Не все, разумеется, воспринимали разговоры о терроре одинаково. Какой-нибудь добродушный Василий Львович Давыдов относился к ним, как к забавной игре ума, входящей в правила хорошего революционного тона, «почитая всё сие пустыми словами». «Конечно, мудрено мне сие доказать, но если бы известно было, как происходили подобные разговоры, как мало, вышедши из той комнаты, где их слышали, о них думали»…
Но если Давыдов вероятно преувеличивал легковесность террористических разговоров, то человек иного склада, Поджио, может быть, невольно преувеличивал их трагичность. Когда он впервые встретился с Пестелем, человеком, «славой которого все уши мои были полны, Пестель начал разговор, как обычно, с азбуки в политике, преступлении и действии; затем ввел меня в свою республику. Наконец, приступил к заговору о совершении невероятного покушения».
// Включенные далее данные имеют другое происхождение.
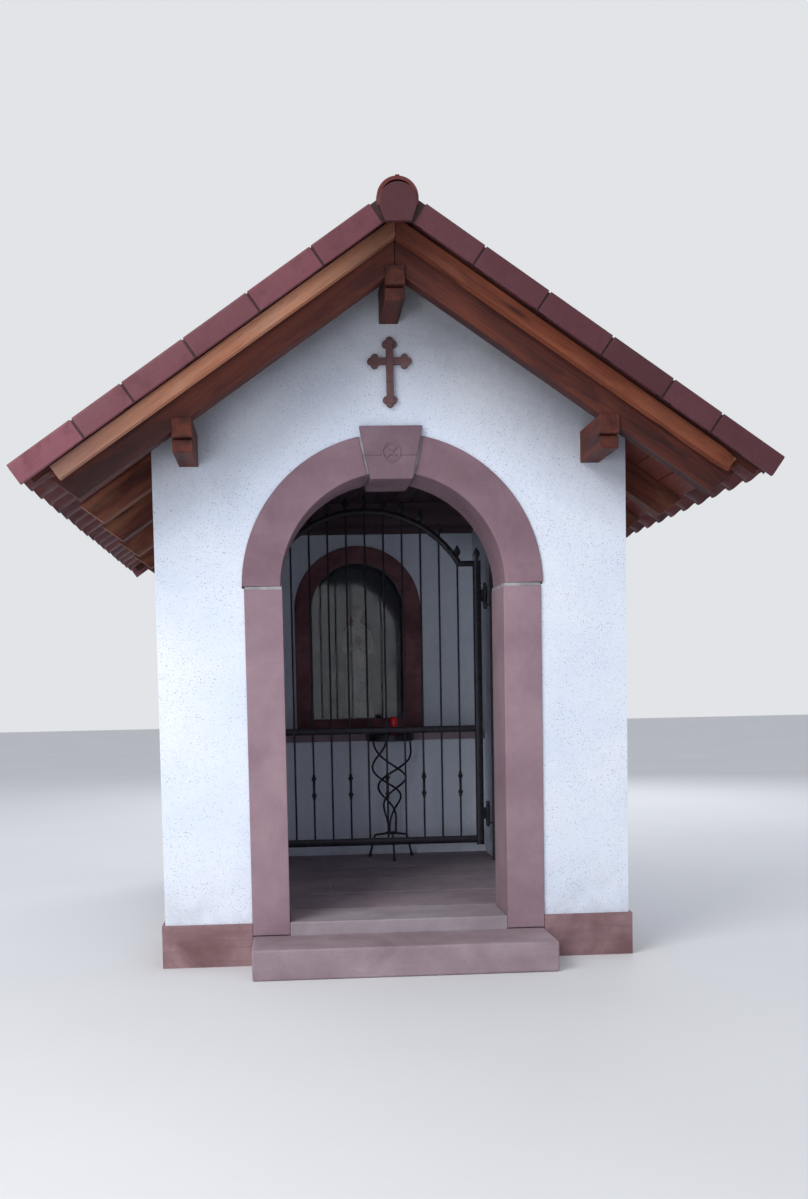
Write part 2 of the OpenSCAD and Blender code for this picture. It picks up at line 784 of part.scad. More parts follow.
module gate_frame() {
  inner = leaf_half - stile_width;
  color("#35312e") from_front() translate([0, gate_y, 0]) {
    both_sides() block(inner, leaf_half, -stile_thick / 2, stile_thick / 2, stile_foot, stile_top);
    block(-inner, inner, -rail_thick / 2, rail_thick / 2, bottom_rail_foot,
          bottom_rail_foot + bottom_rail_high);
    block(-inner, inner, -rail_thick / 2, rail_thick / 2, mid_rail_foot, mid_rail_foot + mid_rail_high);
    along_y(-rail_thick / 2, rail_thick / 2) intersection() {
      top_rail_outline();
      translate([-inner, 0]) square([2 * inner, rise_over]);
    }
  }
}

// Height of the middle line of the top rail over the distance x from the middle
function rail_z(x) =
  max(shoulder_height, top_rail_axis + sqrt(max(0, pow(top_rail_radius, 2) - pow(x, 2))));

module gate_bars() {
  mid_top = mid_rail_foot + mid_rail_high;
  low_top = bottom_rail_foot + bottom_rail_high;
  color("#2f2c2a") from_front() translate([0, gate_y, 0])
    for (i = [-bars_per_side : bars_per_side]) translate([i * bar_spacing, 0, 0]) {
      translate([0, 0, low_top]) cylinder(h = mid_rail_foot - low_top, d = bar_diameter);
      difference() {
        translate([0, 0, mid_top]) cylinder(h = top_rail_peak - mid_top, d = bar_diameter);
        translate([-i * bar_spacing, 0, 0]) along_y(-rail_thick, rail_thick) difference() {
          translate([-leaf_half, mid_top]) square([2 * leaf_half, top_rail_peak]);
          translate([0, top_rail_axis]) circle(r = top_rail_radius - top_rail_high / 2);
          translate([-leaf_half, mid_top])
            square([2 * leaf_half, shoulder_height - top_rail_high / 2 - mid_top]);
        }
      }
      if (i % 2 != 0)
        for (k = [0, 1]) translate([0, 0, lower_knot + k * knot_pitch]) sphere(d = knot_diameter);
    }
}

// Outline of a spear head with its neck, standing on the height zero
module spear_outline() {
  neck = spear_width / 5;
  polygon([[-neck, 0], [neck, 0], [neck, spear_high * 0.2], [spear_width * 0.34, spear_high * 0.3],
           [spear_width / 2, spear_high * 0.48], [spear_width * 0.36, spear_high * 0.72], [0, spear_high],
           [-spear_width * 0.36, spear_high * 0.72], [-spear_width / 2, spear_high * 0.48],
           [-spear_width * 0.34, spear_high * 0.3], [-neck, spear_high * 0.2]]);
}

module gate_spears() {
  half = top_rail_high / 2;
  color("#2f2c2a") from_front() translate([0, gate_y, 0])
    along_y(-spear_thick / 2, spear_thick / 2) {
      for (i = [-bars_per_side : bars_per_side]) difference() {
        translate([i * bar_spacing, rail_z(i * bar_spacing) + half - spear_seat]) spear_outline();
        translate([0, top_rail_axis]) circle(r = top_rail_radius + half);
      }
      both_sides() translate([leaf_half - stile_width / 2, stile_top]) spear_outline();
    }
}

module gate_knuckles() {
  bore = pin_diameter + 2 * pin_clearance;
  tab = stile_thick / 3;
  color("#35312e") from_front() for (z = [lower_hinge, upper_hinge])
    translate([hinge_x, gate_y, z - knuckle_high / 2]) difference() {
      union() {
        cylinder(h = knuckle_high, d = knuckle_diameter);
        translate([leaf_half - hinge_x, -tab / 2, knuckle_high / 6])
          cube([hinge_x - leaf_half, tab, knuckle_high * 2 / 3]);
      }
      translate([0, 0, -fit_gap]) cylinder(h = knuckle_high + 2 * fit_gap, d = bore);
    }
}

// A straight rod of the stand between two points, with its seam turned to the side
module rod(a, b, r) {
  d = b - a;
  len = norm(d);
  translate(a) rotate([0, acos(d[2] / len), atan2(d[1], d[0])]) rotate(seam_turn)
    cylinder(h = len, r = r);
}

// A point of the strand's middle line between the heights hub and low, t of the way up
function strand_point(t, hub, low) =
  let(s = (1 - cos(180 * t)) / 2, turn = strand_start + strand_turn * (1 - s),
      reach = strand_root + (strand_reach - strand_root) * s)
  [reach * cos(turn), reach * sin(turn), hub + (low - hub) * t];

// One of the stand's twisted strands, a chain of rods with a round joint between each two
module strand(hub, low) {
  for (k = [1 : strand_parts])
    rod(strand_point((k - 1) / strand_parts, hub, low), strand_point(k / strand_parts, hub, low),
        rod_radius);
  for (k = [1 : strand_parts - 1])
    translate(strand_point(k / strand_parts, hub, low)) sphere(r = strand_joint);
}

module candle_stand() {
  hub = floor_height + hub_rise;
  low = tray_top - tray_high;
  knee = [knee_reach, 0, hub - knee_fall];
  ball = 1.6 * rod_radius;
  color("#2d2a29") from_front() translate([stand_x, stand_y, 0]) {
    for (a = [30, 150, 270]) rotate(a) {
      rod([0, 0, hub], knee, rod_radius);
      translate(knee) sphere(r = strand_joint);
      rod(knee, [foot_reach, 0, floor_height + ball], rod_radius);
      translate([foot_reach, 0, floor_height + ball]) sphere(r = ball);
      strand(hub, low + tray_wall / 2);
    }
    translate([0, 0, hub - rod_radius]) cylinder(h = 2 * rod_radius, r = strand_root + 2 * rod_radius);
    translate([0, 0, low]) difference() {
      cylinder(h = tray_high, r = tray_radius);
      translate([0, 0, tray_wall]) cylinder(h = tray_high, r = tray_radius - tray_wall);
    }
  }
}

module votive_candle() {
  color("#b3221f") from_front()
    translate([stand_x + candle_shift, stand_y, tray_top - tray_high + tray_wall])
      cylinder(h = candle_high + tray_high - tray_wall, r = candle_radius);
}

plinth_front();
plinth_sides();
plinth_back();
front_wall_piers();
front_gable();
side_walls();
back_wall();
door_jambs();
door_arch();
keystone();
threshold();
entrance_step();
floor_slab();
gable_cross();
ridge_purlin();
side_purlins();
front_rafters();
rear_rafters();
roof_boards();
verge_boards();
tile_cover();
verge_tiles();
ridge_tiles();
ridge_end_plates();
ceiling_boards();
back_beam();
altar_block();
altar_slab();
niche_frame();
niche_figure();
niche_glass();
gate_post();
gate_frame();
gate_bars();
gate_spears();
gate_knuckles();
candle_stand();
votive_candle();
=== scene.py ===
"""Dresses the solids of a gabled wayside shrine: render, sandstone, timber, tiles and wrought iron.

Metres, +Z up, the front faces -Y, and the origin is the middle of the walls' footprint on the ground.
"""

import sys
import logging
import math
from dataclasses import dataclass
from enum import Enum

import bpy
import numpy as np
from mathutils import Matrix


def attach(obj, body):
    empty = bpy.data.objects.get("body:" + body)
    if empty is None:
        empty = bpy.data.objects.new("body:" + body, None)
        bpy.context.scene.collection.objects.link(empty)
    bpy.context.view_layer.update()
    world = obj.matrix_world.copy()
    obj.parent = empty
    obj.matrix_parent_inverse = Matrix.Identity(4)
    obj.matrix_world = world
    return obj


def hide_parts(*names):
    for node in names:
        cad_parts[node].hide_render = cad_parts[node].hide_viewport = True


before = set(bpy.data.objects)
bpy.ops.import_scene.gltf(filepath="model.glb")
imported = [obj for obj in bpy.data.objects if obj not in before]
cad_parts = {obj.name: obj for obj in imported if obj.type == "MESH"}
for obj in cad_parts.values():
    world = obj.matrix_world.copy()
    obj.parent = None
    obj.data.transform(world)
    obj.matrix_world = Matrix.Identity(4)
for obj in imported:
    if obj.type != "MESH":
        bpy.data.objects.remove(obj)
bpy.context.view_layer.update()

LOG = logging.getLogger("shrine")
Tone = tuple[float, float, float]
Place = tuple[float, float, float]
Outline = np.ndarray | list[tuple[float, float]]
Socket = bpy.types.NodeSocket
Value = Socket | float | Tone

MIRROR = np.array([-1.0, 1.0, 1.0])
MIRROR_GRAIN = 3.7  # how far a mirror image's fibres are shifted, so that the two don't look alike
TIP = 0.001  # radius at the closed end of a turned profile


class Body(Enum):
    """The two bodies that pieces ride on."""

    SHRINE = "shrine"
    GATE = "gate"


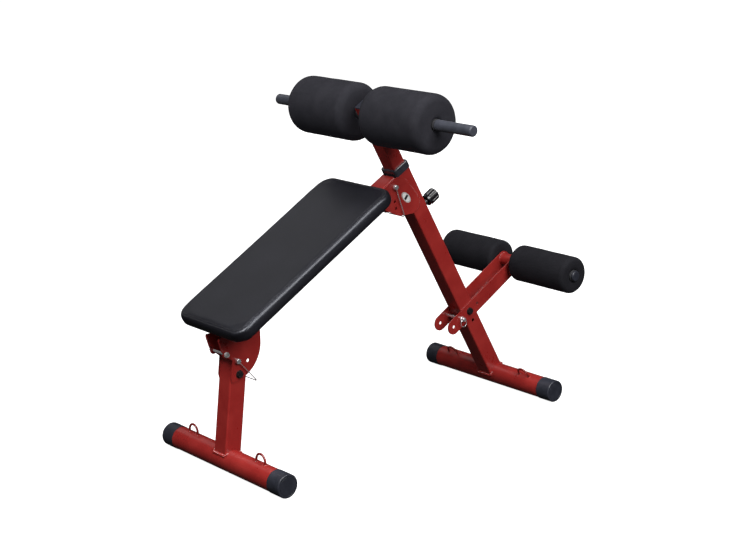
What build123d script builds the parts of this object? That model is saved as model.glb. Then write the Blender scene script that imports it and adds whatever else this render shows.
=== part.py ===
from build123d import *
import os
from math import atan2, cos, degrees, radians, sin, tan

# Roman chair: a folding bench with a sit-up board, an adjustable thigh bar and a tilting ankle bar.
# Millimetres, +Z up, X across the bench, +Y towards the ankle rollers.
# The origin lies on the floor under the middle of the whole bench.

# ------------------------------------------------------------------ driving dimensions
base_length = 955.5         # front foot axis to rear foot axis
front_y = -524.0            # front foot axis
rear_y = front_y + base_length
post_lean = 28.6            # main post from the vertical, its top towards the front
leg_lean = 8.0              # front leg from the vertical, its top towards the rear

plate = 3.0                 # every steel side plate
sliver = 0.4                # clearance a side between a folding tube and its plates

foot_length = 500.0         # cap to cap
foot_r = 30.0
foot_wall = 2.0
cap_r = 31.0
cap_length = 46.0
cap_end = 4.0
hook_x = 144.0              # band hooks, from the middle of a foot
hook_wire_r = 3.0
hook_bend_r = 18.0
hook_stem = 5.0             # straight part of a hook above the foot
rear_hook_tilt = 30.0       # the rear hooks lean to the front

post_size = 50.8
post_wall = 2.0
post_corner = 4.0
post_top = 760.0            # along the post from the rear foot axis
slide_size = 44.0
slide_wall = 2.0
slide_corner = 3.5
slide_bottom = 478.0
slide_top = 962.0
collar_wall = 1.1           # liner between the post and the sliding tube
collar_height = 21.0
collar_rim = 2.8            # how far the collar stands out from the post

hole_pitch = 35.0
knob_up = 605.0             # height adjuster, along the post
pin_travel = 8.0

bar_r = 12.7
grip_r = 14.4
thigh_bar_up = 931.7        # along the post
thigh_bar_half = 385.0
thigh_foam_r = 77.8
thigh_foam = {"left": (36.0, 260.0), "right": (31.0, 255.0)}  # inner and outer ends
ankle_back = 222.0          # ankle bar, behind the post axis
ankle_up = 245.0
ankle_bar_half = 250.0
ankle_foam_r = 52.2
ankle_foam = {"left": (32.0, 241.0), "right": (38.0, 247.0)}
core_r = 15.5
turning_gap = 0.05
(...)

— «Давайте — мне говорит — считать жертвы». И руку свою сжал, чтобы производить счет ужасный сей по пальцам.
«Видя Пестеля перед собой, я стал называть, а он считать. Дойдя до женского пола, он остановил меня, говоря:
— Знаете ли, что это дело ужасное?
— Я не менее вас в этом уверен…
«Сейчас же после сего опять та же рука стала передо мной. И ужасное число было тринадцать.
«Наконец, остановившись, он, видя мое молчание, говорит так:
— Но этому и конца не будет, ибо также должно будет покуситься и на особ фамилии, в иностранных краях находящихся.
— Да, — я говорю, — тогда точно уже конца ужасу сему не будет, ибо у всех Великих Княгинь есть дети, — говоря, что для сего провозгласить достаточно отрешение от всякого наследия, и добавив, впрочем: «да и кто пожелает окровавленного трона».
«Вслед за сим он мне говорит:
— Я препоручил уже Барятинскому приготовить мне двенадцать человек, решительных для сего».
Слова эти были фантазией, никаких двенадцати человек Барятинский приготовить не мог. Единственными активными людьми в Южном Обществе были стоявшие во главе Васильковской Управы Сергей Муравьев и его молодой друг Миша Бестужев-Рюмин. Странная это была дружба, не совсем понятная. Почему много старший, блестяще одаренный Муравьев так страстно привязался к этому вечно возбужденному и чуть чуть жалкому юноше? Бестужеву было двадцать лет, он происходил из культурной семьи (известный историк Н. К. Бестужев-Рюмин приходился ему племянником) и сам получил хорошее, французское по преимуществу, образование (ему даже легче было писать по-французски, чем по-русски). Восторженный, голубоглазый, с нежным почти девическим цветом лица, с быстрой и не совсем связной речью, Бестужев многим казался чуть-чуть придурковатым, хотя и нельзя было сказать, что он «решительно глуп». Над ним постоянно смеялись и, может быть, это и пробудило в Сергее Муравьеве привычные для него чувства жалости и рыцарственной защиты. Муравьев почувствовал в юноше какие-то не заметные другим качества. Он поселился с ним вместе и из-за него отдалился от очень многих из своих знакомых, как бы бравируя их мнением о своем друге. Вероятно, Бестужев был одним из тех людей, в которых даровитость сочетается с некоторой дегенеративностью. Но в обществе старшего друга расцветали лучшие качества его души: этот чувствительный и нелепый юноша был энтузиаст, умевший заражать людей своим энтузиазмом. Он не только стал выдающимся агитатором, но оказался способным и к серьезной политической работе. Муравьев поручал ему порой очень ответственные переговоры. Сам Муравьев был прирожденным вождем людей. Полный благородного честолюбия, он «жаждал» переворота, но террор был противен его натуре. Неужели нет другого пути к свободе? Неужели кровь должна пролиться не в открытом бою, и к тому же кровь женщин и детей, за одну принадлежность их к царской семье? С другой стороны, он не мог только ждать и готовиться, как Пестель. Для того сроки были безразличны: чем позже произойдет революция, тем отточеннее будут параграфы «Русской Правды». Но Муравьев страдал от несправедливости, от черной неправды, царившей на Руси. Его нетерпеливая воля стала противовесом тяжелой воле Пестеля.